═════ Data provided
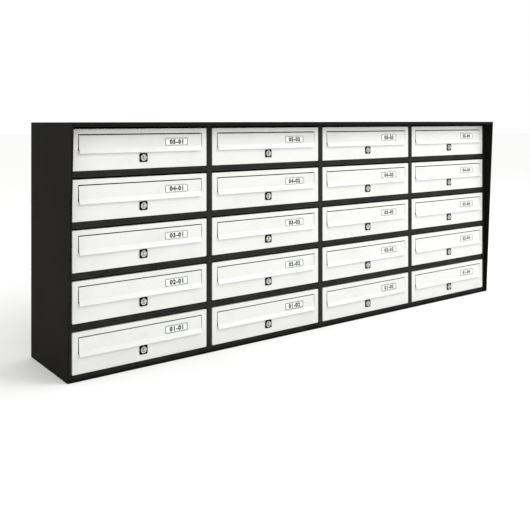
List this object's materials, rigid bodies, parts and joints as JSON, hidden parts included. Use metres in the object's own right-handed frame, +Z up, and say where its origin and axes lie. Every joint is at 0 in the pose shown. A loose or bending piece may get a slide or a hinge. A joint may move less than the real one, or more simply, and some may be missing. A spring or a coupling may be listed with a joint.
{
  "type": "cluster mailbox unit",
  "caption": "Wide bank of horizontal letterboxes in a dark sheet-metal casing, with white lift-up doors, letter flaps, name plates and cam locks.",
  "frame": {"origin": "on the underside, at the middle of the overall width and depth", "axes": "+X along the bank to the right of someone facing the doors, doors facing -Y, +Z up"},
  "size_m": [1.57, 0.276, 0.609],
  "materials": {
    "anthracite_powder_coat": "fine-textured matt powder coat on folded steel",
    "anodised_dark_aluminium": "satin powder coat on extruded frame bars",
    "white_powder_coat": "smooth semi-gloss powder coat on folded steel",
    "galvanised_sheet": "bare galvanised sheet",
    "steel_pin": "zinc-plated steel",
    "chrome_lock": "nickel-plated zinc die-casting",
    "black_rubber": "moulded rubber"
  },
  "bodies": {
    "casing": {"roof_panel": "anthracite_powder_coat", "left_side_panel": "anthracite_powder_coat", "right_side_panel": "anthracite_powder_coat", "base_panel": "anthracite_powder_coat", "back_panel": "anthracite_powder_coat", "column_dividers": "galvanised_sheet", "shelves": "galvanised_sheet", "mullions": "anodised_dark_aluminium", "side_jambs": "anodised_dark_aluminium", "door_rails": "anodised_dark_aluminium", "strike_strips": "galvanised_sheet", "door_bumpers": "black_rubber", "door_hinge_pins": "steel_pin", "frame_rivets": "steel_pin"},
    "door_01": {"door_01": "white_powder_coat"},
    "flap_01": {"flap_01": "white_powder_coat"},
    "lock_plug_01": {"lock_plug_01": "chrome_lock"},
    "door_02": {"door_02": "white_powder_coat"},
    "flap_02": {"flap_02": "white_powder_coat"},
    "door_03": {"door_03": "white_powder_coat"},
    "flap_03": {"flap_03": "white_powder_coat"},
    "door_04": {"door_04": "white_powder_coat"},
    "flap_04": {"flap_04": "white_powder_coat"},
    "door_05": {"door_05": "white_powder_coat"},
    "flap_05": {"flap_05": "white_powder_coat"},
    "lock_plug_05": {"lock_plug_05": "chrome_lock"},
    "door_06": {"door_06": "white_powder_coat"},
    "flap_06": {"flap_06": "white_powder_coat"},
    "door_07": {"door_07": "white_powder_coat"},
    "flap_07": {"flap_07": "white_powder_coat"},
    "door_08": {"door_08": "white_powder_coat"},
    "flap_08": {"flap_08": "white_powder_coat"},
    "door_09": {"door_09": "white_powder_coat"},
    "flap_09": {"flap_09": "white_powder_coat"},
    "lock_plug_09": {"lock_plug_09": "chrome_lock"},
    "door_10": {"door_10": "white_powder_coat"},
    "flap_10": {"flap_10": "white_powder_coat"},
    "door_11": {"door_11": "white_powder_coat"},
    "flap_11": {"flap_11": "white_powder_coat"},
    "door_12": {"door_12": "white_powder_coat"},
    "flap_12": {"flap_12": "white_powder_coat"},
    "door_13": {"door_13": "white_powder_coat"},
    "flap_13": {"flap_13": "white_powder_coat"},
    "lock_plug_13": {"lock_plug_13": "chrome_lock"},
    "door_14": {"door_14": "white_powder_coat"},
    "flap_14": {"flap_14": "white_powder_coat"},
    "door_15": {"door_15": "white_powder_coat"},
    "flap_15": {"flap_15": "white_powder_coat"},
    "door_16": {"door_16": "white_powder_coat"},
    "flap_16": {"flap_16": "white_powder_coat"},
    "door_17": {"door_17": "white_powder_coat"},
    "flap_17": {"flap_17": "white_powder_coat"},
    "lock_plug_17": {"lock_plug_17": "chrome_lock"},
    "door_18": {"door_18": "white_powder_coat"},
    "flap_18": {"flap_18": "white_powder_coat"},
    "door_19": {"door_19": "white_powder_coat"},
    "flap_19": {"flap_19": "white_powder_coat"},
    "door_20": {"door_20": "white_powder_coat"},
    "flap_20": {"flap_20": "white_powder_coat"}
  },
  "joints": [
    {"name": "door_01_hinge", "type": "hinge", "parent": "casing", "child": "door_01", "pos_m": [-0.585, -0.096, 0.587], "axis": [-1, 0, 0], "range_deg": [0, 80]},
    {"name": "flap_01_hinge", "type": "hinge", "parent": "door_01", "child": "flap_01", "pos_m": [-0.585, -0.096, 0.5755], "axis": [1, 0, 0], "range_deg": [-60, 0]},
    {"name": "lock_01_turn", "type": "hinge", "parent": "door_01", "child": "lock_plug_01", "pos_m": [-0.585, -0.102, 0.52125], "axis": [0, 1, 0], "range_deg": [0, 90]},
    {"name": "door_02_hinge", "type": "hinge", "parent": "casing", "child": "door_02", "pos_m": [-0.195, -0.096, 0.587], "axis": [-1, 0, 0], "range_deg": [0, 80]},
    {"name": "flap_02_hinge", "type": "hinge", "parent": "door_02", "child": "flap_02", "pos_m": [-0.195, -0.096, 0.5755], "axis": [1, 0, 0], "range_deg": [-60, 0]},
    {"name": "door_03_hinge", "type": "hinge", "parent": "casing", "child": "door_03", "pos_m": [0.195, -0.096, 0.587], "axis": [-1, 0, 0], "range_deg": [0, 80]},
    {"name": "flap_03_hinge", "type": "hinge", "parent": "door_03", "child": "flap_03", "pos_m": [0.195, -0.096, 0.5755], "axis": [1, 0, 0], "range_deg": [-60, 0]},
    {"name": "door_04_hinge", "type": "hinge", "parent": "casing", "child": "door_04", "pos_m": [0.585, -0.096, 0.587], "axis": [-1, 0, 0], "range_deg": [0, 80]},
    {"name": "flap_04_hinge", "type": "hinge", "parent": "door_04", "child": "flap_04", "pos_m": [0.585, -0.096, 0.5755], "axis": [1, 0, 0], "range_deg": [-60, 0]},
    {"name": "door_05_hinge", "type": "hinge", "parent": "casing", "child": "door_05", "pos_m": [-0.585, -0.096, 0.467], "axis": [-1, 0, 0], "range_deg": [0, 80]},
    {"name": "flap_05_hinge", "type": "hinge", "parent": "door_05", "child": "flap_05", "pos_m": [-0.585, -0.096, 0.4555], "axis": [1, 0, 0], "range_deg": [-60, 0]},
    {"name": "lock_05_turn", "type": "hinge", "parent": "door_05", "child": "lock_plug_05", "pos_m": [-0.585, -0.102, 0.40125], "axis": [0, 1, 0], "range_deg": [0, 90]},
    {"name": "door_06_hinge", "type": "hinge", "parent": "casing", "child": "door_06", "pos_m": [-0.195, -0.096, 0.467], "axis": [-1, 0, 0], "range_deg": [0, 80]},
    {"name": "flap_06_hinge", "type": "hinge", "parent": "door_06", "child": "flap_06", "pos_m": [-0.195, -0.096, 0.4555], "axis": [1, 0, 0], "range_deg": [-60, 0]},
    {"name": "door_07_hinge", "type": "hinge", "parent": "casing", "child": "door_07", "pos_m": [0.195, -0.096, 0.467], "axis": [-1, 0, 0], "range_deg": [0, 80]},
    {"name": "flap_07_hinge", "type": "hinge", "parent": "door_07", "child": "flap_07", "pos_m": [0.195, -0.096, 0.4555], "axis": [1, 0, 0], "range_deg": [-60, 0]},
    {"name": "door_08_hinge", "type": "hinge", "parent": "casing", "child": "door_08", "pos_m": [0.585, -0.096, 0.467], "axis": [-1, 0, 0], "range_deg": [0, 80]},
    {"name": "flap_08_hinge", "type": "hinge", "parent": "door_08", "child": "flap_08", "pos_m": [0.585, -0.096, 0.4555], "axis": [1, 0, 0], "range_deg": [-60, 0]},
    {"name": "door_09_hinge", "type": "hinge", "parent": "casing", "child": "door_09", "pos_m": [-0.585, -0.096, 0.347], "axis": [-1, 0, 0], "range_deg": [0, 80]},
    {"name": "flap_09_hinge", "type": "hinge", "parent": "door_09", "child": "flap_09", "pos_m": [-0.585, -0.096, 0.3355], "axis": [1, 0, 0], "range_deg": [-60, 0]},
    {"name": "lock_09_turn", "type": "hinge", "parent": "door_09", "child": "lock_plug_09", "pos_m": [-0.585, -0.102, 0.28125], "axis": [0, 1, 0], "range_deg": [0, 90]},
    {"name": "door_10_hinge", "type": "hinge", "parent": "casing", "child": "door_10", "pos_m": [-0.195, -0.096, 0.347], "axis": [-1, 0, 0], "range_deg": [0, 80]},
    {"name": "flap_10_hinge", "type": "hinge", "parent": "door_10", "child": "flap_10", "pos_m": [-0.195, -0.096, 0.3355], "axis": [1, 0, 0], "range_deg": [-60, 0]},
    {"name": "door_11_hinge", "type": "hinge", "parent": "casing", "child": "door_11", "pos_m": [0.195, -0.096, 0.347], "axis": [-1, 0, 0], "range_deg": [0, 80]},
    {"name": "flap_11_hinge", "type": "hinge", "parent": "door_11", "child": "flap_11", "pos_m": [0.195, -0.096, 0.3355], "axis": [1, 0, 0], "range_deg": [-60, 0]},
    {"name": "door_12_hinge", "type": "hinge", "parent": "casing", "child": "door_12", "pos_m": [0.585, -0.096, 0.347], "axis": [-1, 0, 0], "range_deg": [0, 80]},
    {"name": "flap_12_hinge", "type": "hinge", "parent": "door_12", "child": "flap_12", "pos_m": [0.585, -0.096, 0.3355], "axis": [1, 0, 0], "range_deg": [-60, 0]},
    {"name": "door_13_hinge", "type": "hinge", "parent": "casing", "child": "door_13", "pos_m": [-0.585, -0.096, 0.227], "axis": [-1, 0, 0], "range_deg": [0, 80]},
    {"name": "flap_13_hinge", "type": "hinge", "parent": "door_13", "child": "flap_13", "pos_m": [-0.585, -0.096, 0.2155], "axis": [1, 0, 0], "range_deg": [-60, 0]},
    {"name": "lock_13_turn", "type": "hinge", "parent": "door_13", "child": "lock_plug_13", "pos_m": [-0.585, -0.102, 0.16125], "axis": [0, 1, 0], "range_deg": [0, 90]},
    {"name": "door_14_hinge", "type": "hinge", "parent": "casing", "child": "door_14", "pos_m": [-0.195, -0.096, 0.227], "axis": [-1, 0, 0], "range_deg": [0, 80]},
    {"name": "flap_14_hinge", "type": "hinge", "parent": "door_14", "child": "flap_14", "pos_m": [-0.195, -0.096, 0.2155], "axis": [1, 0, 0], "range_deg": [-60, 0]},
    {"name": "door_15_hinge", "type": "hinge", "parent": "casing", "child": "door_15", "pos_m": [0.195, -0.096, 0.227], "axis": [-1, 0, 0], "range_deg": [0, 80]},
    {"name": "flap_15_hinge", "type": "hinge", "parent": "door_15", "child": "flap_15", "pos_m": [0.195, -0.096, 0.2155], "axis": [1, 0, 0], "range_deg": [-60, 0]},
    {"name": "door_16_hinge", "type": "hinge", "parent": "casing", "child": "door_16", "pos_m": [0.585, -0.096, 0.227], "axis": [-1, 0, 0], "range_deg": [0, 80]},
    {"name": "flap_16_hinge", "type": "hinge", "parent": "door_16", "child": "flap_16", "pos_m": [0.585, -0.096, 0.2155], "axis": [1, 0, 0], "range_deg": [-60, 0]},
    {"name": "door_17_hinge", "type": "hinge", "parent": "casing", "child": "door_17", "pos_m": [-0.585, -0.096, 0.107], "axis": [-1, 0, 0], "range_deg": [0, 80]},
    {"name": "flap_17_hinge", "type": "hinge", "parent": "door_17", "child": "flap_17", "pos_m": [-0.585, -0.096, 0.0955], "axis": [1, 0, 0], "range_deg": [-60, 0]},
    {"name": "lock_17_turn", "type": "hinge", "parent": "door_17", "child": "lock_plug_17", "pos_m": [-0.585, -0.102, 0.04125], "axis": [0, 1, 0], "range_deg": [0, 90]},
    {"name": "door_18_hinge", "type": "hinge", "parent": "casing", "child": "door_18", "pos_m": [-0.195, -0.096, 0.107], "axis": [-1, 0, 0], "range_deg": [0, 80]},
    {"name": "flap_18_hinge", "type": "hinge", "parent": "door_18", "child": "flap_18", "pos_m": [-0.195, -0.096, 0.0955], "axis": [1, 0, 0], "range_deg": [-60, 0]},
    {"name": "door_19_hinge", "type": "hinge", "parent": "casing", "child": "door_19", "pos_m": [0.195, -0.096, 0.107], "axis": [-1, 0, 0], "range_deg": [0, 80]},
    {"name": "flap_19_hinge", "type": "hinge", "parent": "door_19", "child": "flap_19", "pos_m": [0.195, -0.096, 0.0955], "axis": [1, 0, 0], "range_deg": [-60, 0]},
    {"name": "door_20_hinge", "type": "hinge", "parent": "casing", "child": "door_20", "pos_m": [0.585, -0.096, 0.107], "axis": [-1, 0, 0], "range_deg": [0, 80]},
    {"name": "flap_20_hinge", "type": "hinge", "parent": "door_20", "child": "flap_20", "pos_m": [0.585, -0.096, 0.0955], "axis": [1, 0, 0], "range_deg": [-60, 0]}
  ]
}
══════════
◆ Written exercise ◆
Search the data for the word "axes" and copy each line where it appears.

◆ Response ◆
List this object's materials, rigid bodies, parts and joints as JSON, hidden parts included. Use metres in the object's own right-handed frame, +Z up, and say where its origin and axes lie. Every joint is at 0 in the pose shown. A loose or bending piece may get a slide or a hinge. A joint may move less than the real one, or more simply, and some may be missing. A spring or a coupling may be listed with a joint.
  "frame": {"origin": "on the underside, at the middle of the overall width and depth", "axes": "+X along the bank to the right of someone facing the doors, doors facing -Y, +Z up"},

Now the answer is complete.